Peter Francis, spokesperson for the Commission said: “One of the things the commission is determined to do is to engage the next generation on the importance of ongoing remembrance and the stories of those who served.”
“Too often people forget that the two World Wars were global wars and the contribution and sacrifice made by the men and women of the Caribbean must also be remembered.
“We have just launched a Foundation to encourage the public to find and tell the stories of those who served, to put a human face to the names engraved on our war memorials, so that our next generation can better understand the impact of the war on our communities,” he said.

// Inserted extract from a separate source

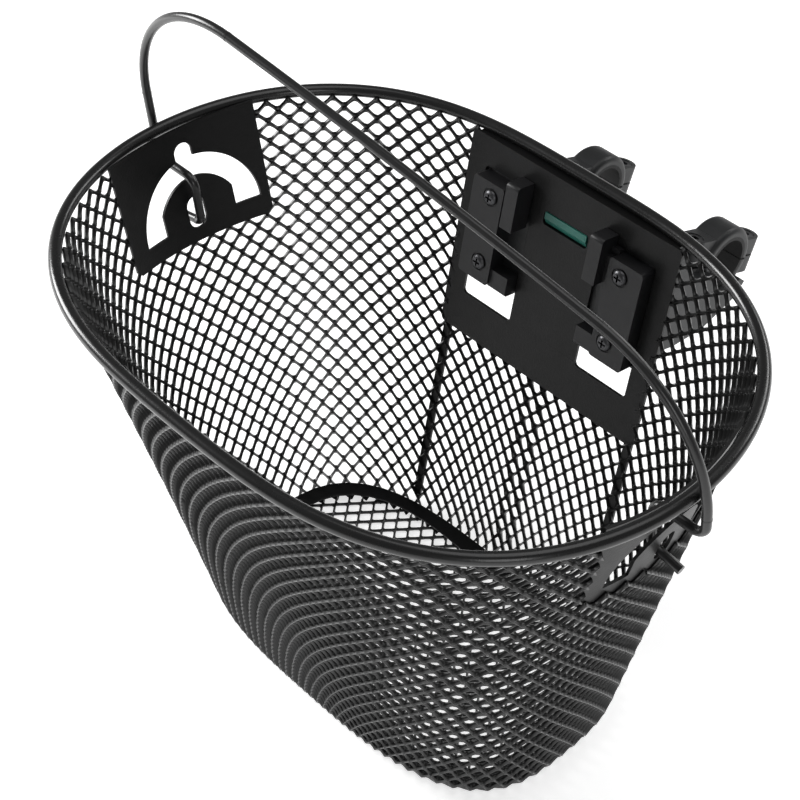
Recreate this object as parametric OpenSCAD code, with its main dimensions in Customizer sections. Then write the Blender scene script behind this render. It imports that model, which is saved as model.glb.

The Commission honours the 1.7 million men and women of the Commonwealth forces who died in the First and Second World Wars and ensures they will never be forgotten.
The commission’s work commemorates the war dead, from building and maintaining its cemeteries and memorials at 23,000 locations in more than 150 countries to the preservation of its extensive records and archives.
Since its establishment by Royal Charter, the commission had constructed 2,500 war cemeteries and plots, erected headstones over graves and where the remains were missing, inscribed the names of the dead on permanent memorials. More than a million burials are now commemorated at military and civil sites in some 150 countries.
In Trinidad, the St James Military Cemetery, at Long Circular Road, is maintained by the Defence Force.
The cenotaph at Memorial Park falls within the ambit of the Port-of-Spain City Corporation.
The late Justice Ulric Cross, who was a Royal Air Force navigator chose Memorial Park for his final farewell and memorial service on October 11, 2013, recognising that the cenotaph and the park itself honoured people like himself who served and died in World Wars I and II.
Retired Chief of Defence Staff (CDS), Major General Rodney Smart said since the TTDF was formed, it was not only a tradition but the duty of one of the officers in the Defence Force to be appointed Officer in Charge (OIC) of war graves.
He said families went to the cemetery and lit candles for All Souls and All Saints for the war dead.